Ну, а в универсальном смысле, в смысле «истины в самой себе», неужели не заметим мы как в природе, так и в человеческой жизни — действительно «в особенности прелестных», — прелестнее, нежели соседние с ними уголки, где, так сказать, песенка и сказочка сама собою завивается, поется и поэт, едва взглянув сюда, — мурлычет себе под нос рифмы, звуки, созвучия. Не человек «выдумал поэзию», а поэзия, конечно, была в природе, в жизни — и человек просто ее передал, без ломанья, без натуженного отрицания. Этого-то и не поняли ни Чуковский, ни Уитмен, который поет все сплошь:
Лягушка — шедевр, выше которого нет!
И мышь — это чудо, которое может одно пошатнуть шекстиллионы неверных.
Я не зову черепаху негодной только за то, что она черепаха.
Оттого, что ты прыщеват или грязен, или оттого, что ты вор,
Или оттого, что у тебя ревматизм, или что ты — проститутка,
Или что ты — неспособен
[1], - или неуч, и никогда не встречал свое имя в газетах, —
Ты менее бессмертен, чем другие?
То же и в отношении истории, исторических лиц и событий. Великое или скорее обобщенное, — «Все равно»…
Ты слыхал, что хорошо покорить и одолеть?
Говорю тебе, что пасть — это также хорошо,
Это все равно — разбить или быть разбитым!
Я стучу и барабаню, прославляю мертвецов!
Слава тем, кто сдался!
И всем полководцам, проигравшим сражение…
И несметным бесславным героям, как и прославленным — слава!

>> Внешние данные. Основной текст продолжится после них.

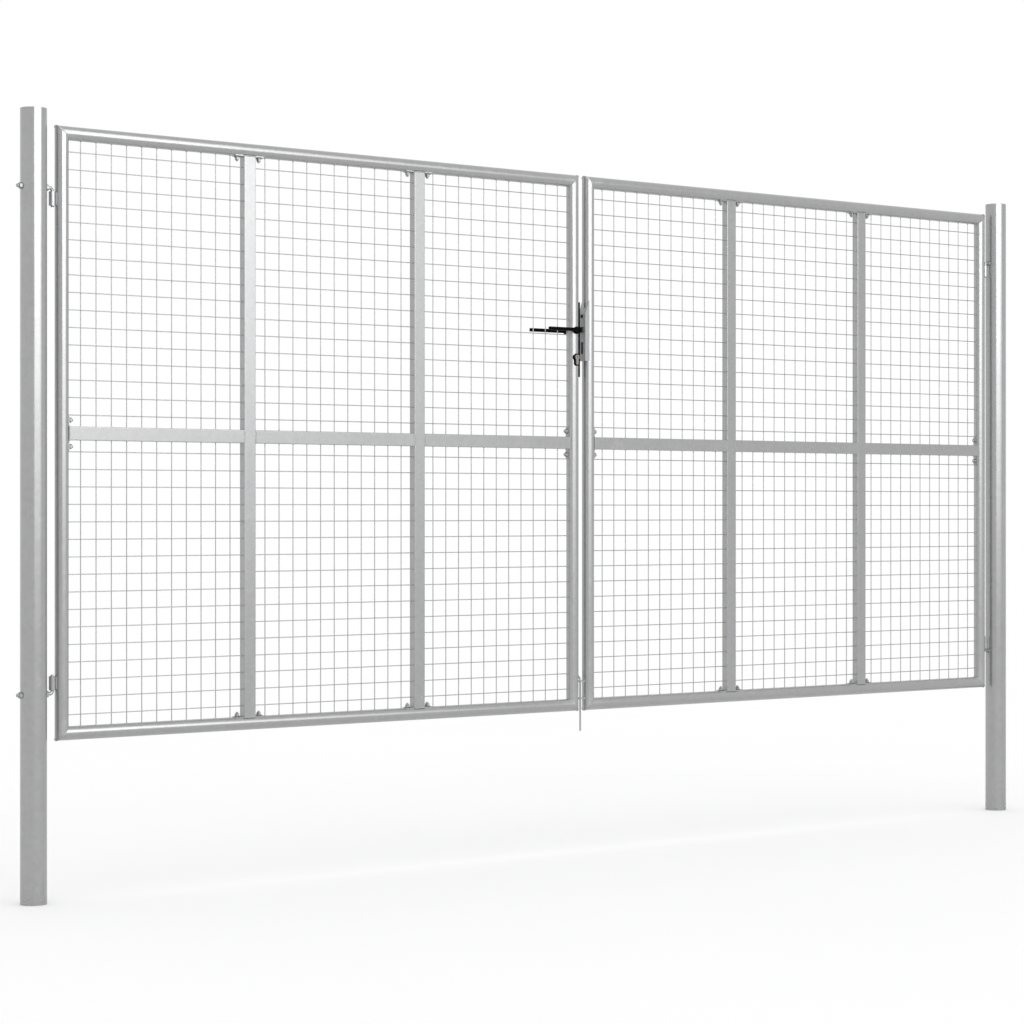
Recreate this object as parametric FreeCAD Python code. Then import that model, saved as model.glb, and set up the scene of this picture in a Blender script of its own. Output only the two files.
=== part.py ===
import FreeCAD, Part
import math
import os

from FreeCAD import Vector

# Double-leaf garden gate: two round posts, two mesh-filled tube leaves, a lever lock and a drop bolt.
# Millimetres. X runs along the gate with 0 midway between the leaves, -Y is the front (street) side,
# +Z is up and Z = 0 is the buried foot of both posts. The left leaf is at -X.

# ---------------------------------------------------------------- driving dimensions
POST_OD = 76.0
POST_WALL = 2.0
POST_HEIGHT = 2250.0
CAP_FLANGE = 2.0
CAP_SKIRT = 14.0
CAP_WALL = 1.5
CAP_CLEARANCE = 0.1

LEAF_WIDTH = 1908.0
LEAF_HEIGHT = 1750.0
LEAF_FROM_FOOT = 458.0
MEETING_GAP = 26.0
POST_GAP = 31.0
TUBE_OD = 40.0
TUBE_WALL = 1.5

BAYS = 3
BAR_FACE = 40.0
BAR_DEPTH = 27.0
BAR_WALL = 1.5
BAR_CORNER = 2.0

WIRE_D = 3.0
WIRE_PITCH = 50.0
WIRE_BITE = 0.5
WIRE_MARGIN = 30.0

SADDLE_T = 2.5
SADDLE_LENGTH = 100.0
SADDLE_WIDTH = 24.0
STUD_D = 8.0
STUD_OFFSET = 38.0
STUD_TAIL = 15.0
STUD_INSIDE = 1.0
FLANGE_NUT_FLAT = 13.0
FLANGE_NUT_H = 8.0
FLANGE_NUT_RIM_D = 17.9
FLANGE_NUT_RIM_T = 1.5

PIN_D = 10.0
PIN_BEND_R = 10.0
PIN_RUNNING = 0.06
PIN_HOLE_PLAY = 0.5
PIN_STUB = 15.0
PIN_TAIL = 4.0
PIN_NUT_FLAT = 16.0
PIN_NUT_H = 8.0
BARREL_OD = 20.0
BARREL_H = 40.0
BARREL_REST = 0.5
BARREL_WEB = 8.0
TOP_PIN_DOWN = 179.0
BOTTOM_PIN_UP = 134.0

FOREND_TOP_DOWN = 415.3
FOREND_LENGTH = 244.0
FOREND_WIDTH = 24.0
FOREND_PROUD = 3.0
SPINDLE_DOWN = 508.0
CYLINDER_DROP = 88.0
CASE_THICK = 16.0
CASE_DEPTH = 36.5
CASE_WALL = 1.2
CASE_ABOVE = 30.0
CASE_BELOW = 34.0
SLIDE_PLAY = 0.2

SPINDLE_SQUARE = 8.0
SPINDLE_PAST_ROSE = 11.0
FOLLOWER_R = 9.0
FOLLOWER_T = 8.0
FOLLOWER_HUB_R = 6.93
FOLLOWER_HUB_RUNNING = 0.07
ARM_REACH = 13.0
ARM_WIDTH = 5.0
ROSE_OD = 24.0
ROSE_PROUD = 6.0
LEVER_COLLAR_D = 20.0
LEVER_COLLAR = 12.0
LEVER_GAP = 0.4
LEVER_BAR = 11.0
LEVER_BEND_R = 5.0
LEVER_STAND = 24.0
LEVER_REACH = 134.5
LEVER_ROUND = 1.5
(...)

Ему, временами плотнику, временами наборщику в типографии, это действительно «все равно», — но вовсе не «все равно» народам, воинам, героям, которые все усиливались и, значит, усиливались к чему-то. Уитмен отрицает финальность истории, цели в ней, вообще — задачи человечества… И, стало быть, он отрицает труд? Ибо всякий трудится для чего-нибудь. Странно для рабочего и демократа. История без целей? История как сплошная современность? Базар, в котором мы умрем, и эта смерть так же случайна, как и самый базар? Так именно умер Уитмен, — и Чуковский, описывая и восторгаясь его похоронами «от велосипеда», не замечает, как это бесчеловечно и отвратительно.